>> start Given data
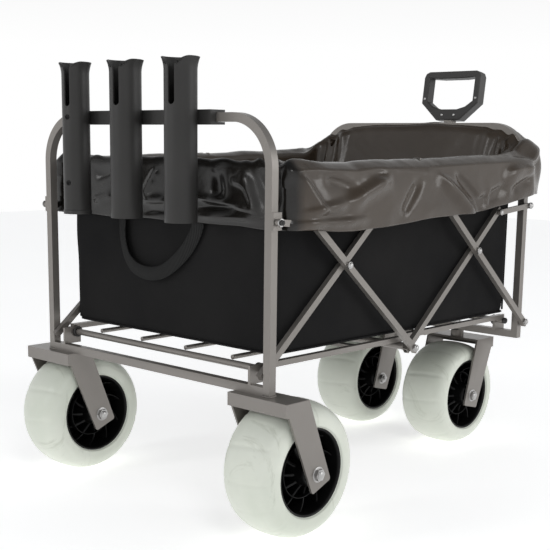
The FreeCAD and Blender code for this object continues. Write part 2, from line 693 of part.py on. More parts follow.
def rod_holder(name, step):
    """Moulded tube with a flared mouth, a reel slot, a closed foot and two screw holes."""
    body = new_body(name)
    section = new_sketch(body, f"{name}_section", "XZ_Plane")
    top, flare = "Dims.holder_high", "Dims.holder_high-Dims.flare_high"
    polygon(section, [("4", "0"), ("Dims.holder_radius", "0"), ("Dims.holder_radius", flare),
                      ("Dims.flare_radius", top), ("Dims.flare_bore", top),
                      ("Dims.holder_bore", flare), ("Dims.holder_bore", "Dims.holder_floor"),
                      ("4", "Dims.holder_floor")])
    revolve(body, section, "V_Axis")
    slot = new_sketch(body, f"{name}_slot", "YZ_Plane")
    wide = "Dims.reel_slot/2"
    low = "Dims.holder_high-Dims.reel_slot_high"
    polygon(slot, [(f"-{wide}", low), (wide, low), (wide, f"{top}-Dims.flare_high*0.8"),
                   (f"{wide}*2.4", f"{top}+1"), (f"-{wide}*2.4", f"{top}+1"),
                   (f"-{wide}", f"{top}-Dims.flare_high*0.8")])
    cut = body.newObject("PartDesign::Pocket", f"{name}_slot_pocket")
    cut.Profile = slot
    cut.SideType = "One side"
    cut.setExpression("Length", "Dims.flare_radius+2")
    holes = new_sketch(body, f"{name}_holes", "YZ_Plane")
    for height in ("Dims.hoop_top_z-Dims.holder_low_z", "Dims.low_hole_z-Dims.holder_low_z"):
        circle(holes, "0", height, "Dims.screw_hole")
    pocket(body, holes, "3*Dims.flare_radius")
    y = f"Dims.rack_y+({step})*Dims.holder_pitch"
    x = f"{REAR}-Dims.clamp_front-Dims.holder_radius-0.05"
    place(body, x, y, "Dims.holder_low_z")
    return keep(body, name)


def rack():
    """Channel that clamps on the rear hoop's top tube, three rod holders and their screws."""
    clamp = new_body("rack_clamp")
    section = new_sketch(clamp, "rack_clamp_section", "XZ_Plane")
    high, groove = "Dims.clamp_high/2", "(Dims.tube/2+0.3)"
    polygon(section, [("-Dims.clamp_front", f"-{high}"), ("Dims.clamp_back", f"-{high}"),
                      ("Dims.clamp_back", f"-{groove}"), (f"-{groove}", f"-{groove}"),
                      (f"-{groove}", groove), ("Dims.clamp_back", groove),
                      ("Dims.clamp_back", high), ("-Dims.clamp_front", high)])
    pad(clamp, section, "Dims.clamp_long")
    drill = new_sketch(clamp, "rack_clamp_holes", "YZ_Plane")
    for step in (-1, 0, 1):
        circle(drill, f"Dims.rack_y-Dims.clamp_y+({step})*Dims.holder_pitch", "0", "Dims.screw_hole")
    pocket(clamp, drill, "4*Dims.clamp_front")
    place(clamp, REAR, "Dims.clamp_y", "Dims.hoop_top_z")
    keep(clamp, "rack_clamp")
    screws = []
    for step, label in ((-1, "right"), (0, "middle"), (1, "left")):
        rod_holder(f"rod_holder_{label}", step)
        screw = doc.addObject("Part::Cylinder", f"rack_screw_{label}")
        wall = "(Dims.clamp_front+Dims.holder_radius-Dims.holder_bore)"
        bind(screw, Radius="Dims.screw_radius", Height=f"{wall}-Dims.tube/2-0.5")
        screw.Placement = FreeCAD.Placement(V(0, 0, 0), FreeCAD.Rotation(V(0, 1, 0), 90))
        place(screw, f"{REAR}-{wall}+0.1", f"Dims.rack_y+({step})*Dims.holder_pitch",
              "Dims.hoop_top_z")
        screws.append(screw)
    keep(group("rack_screws", screws), "rack_screws")


# ----------------------------------------------------------------- soft goods

def tub():
    """Plain panels of the fabric tub: ends, sides and a base tray."""
    half, cloth = "Dims.tub_half", "Dims.cloth"
    near, far = f"({REAR}+Dims.tub_inset)", f"({FRONT}-Dims.tub_inset)"
    gap = "0.3"
    base_top = f"Dims.base_top_z-{gap}"
    full = (f"-{half}", half)
    keep(box("tub_rear_panel", (near, f"{near}+{cloth}"), full, ("Dims.base_top_z", "Dims.tub_top_z")),
         "tub_rear_panel")
    keep(box("tub_front_panel", (f"{far}-{cloth}", far), full, ("Dims.base_top_z", "Dims.tub_top_z")),
         "tub_front_panel")
    side_x = (f"{near}+{cloth}+{gap}", f"{far}-{cloth}-{gap}")
    side = box("tub_side_panel", side_x, (f"-{half}", f"-({half}-{cloth})"),
               ("Dims.base_top_z", "Dims.tub_top_z"))
    tray = box("tub_base_block", (near, far), full, ("Dims.tub_low_z", base_top))
    room = box("tub_base_room", (f"{near}+{cloth}", f"{far}-{cloth}"),
               (f"-({half}-{cloth})", f"{half}-{cloth}"), (f"Dims.tub_low_z+{cloth}", "Dims.tub_top_z"))
    base = cut("tub_base", tray, room)
    keep(group("tub_sides_and_base", [side, mirrored("tub_left_panel", side), base]),
         "tub_sides_and_base")


def liner():
    """Loose film liner: a thin tub inside, a flange over the rim and a cuff hanging outside."""
    cloth = "Dims.cloth"
    skin = f"(Dims.tub_half-{cloth}-0.5)"
    near = f"({REAR}+Dims.tub_inset+{cloth}+0.5)"
    far = f"({FRONT}-Dims.tub_inset-{cloth}-0.5)"
    low = f"(Dims.tub_low_z+{cloth}+0.5)"
    top, flange = "Dims.liner_top_z", f"(Dims.liner_top_z-{cloth})"
    cuff = "Dims.cuff_half"
    outside_x = f"({FRONT}+Dims.cover_out)"
    behind_x = f"({FRONT}-Dims.tube/2-1)"
    near_cuff = f"({REAR}+Dims.tube/2+14)"
    side_start = f"({REAR}+Dims.tube/2+7)"
    pieces = [
        box("liner_floor", (near, far), (f"-{skin}", skin), (low, f"{low}+{cloth}")),
        box("liner_rear_wall", (near, f"{near}+{cloth}"), (f"-{skin}", skin), (low, top)),
        box("liner_front_wall", (f"{far}-{cloth}", far), (f"-{skin}", skin), (low, top)),
        box("liner_right_wall", (near, far), (f"-{skin}", f"-({skin}-{cloth})"), (low, top)),
        box("liner_left_wall", (near, far), (f"{skin}-{cloth}", skin), (low, top)),
        box("liner_rear_flange", (near_cuff, f"{near}+{cloth}"), ("-236", "236"), (flange, top)),
        box("liner_rear_cuff", (near_cuff, f"{near_cuff}+{cloth}"), ("-236", "236"),
            ("Dims.cuff_low_z-8", top)),
        box("liner_front_flange", (f"{far}-{cloth}", behind_x), (f"-{cuff}", cuff), (flange, top)),
        box("liner_front_rise", (f"{behind_x}-{cloth}", behind_x), ("-200", "200"),
            (flange, "Dims.cover_top_z")),
        box("liner_front_cover", (f"{behind_x}-{cloth}", outside_x), ("-200", "200"),
            (f"Dims.cover_top_z-{cloth}", "Dims.cover_top_z")),
        box("liner_front_cuff", (f"{outside_x}-{cloth}", outside_x), (f"-{cuff}", cuff),
            ("Dims.far_cuff_low_z", "Dims.tub_top_z")),
        box("liner_front_face", (f"{outside_x}-{cloth}", outside_x), ("-200", "200"),
            ("Dims.tub_top_z-1", "Dims.cover_top_z")),
    ]
    for side, low_y, high_y, cuff_low, cuff_high in (
            ("right", f"-{cuff}", f"-({skin}-{cloth})", f"-{cuff}", f"-({cuff}-{cloth})"),
            ("left", f"{skin}-{cloth}", cuff, f"{cuff}-{cloth}", cuff)):
        pieces.append(box(f"liner_{side}_flange", (side_start, behind_x), (low_y, high_y),
                          (flange, top)))
        pieces.append(box(f"liner_{side}_cuff", (side_start, outside_x), (cuff_low, cuff_high),
                          ("Dims.cuff_low_z", top)))
    keep(fuse("liner", pieces), "liner")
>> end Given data
▶ **Stated exercise**
Copy each line from the data above that includes "FreeCAD".

▶ **Answer for the task**
The FreeCAD and Blender code for this object continues. Write part 2, from line 693 of part.py on. More parts follow.
        screw.Placement = FreeCAD.Placement(V(0, 0, 0), FreeCAD.Rotation(V(0, 1, 0), 90))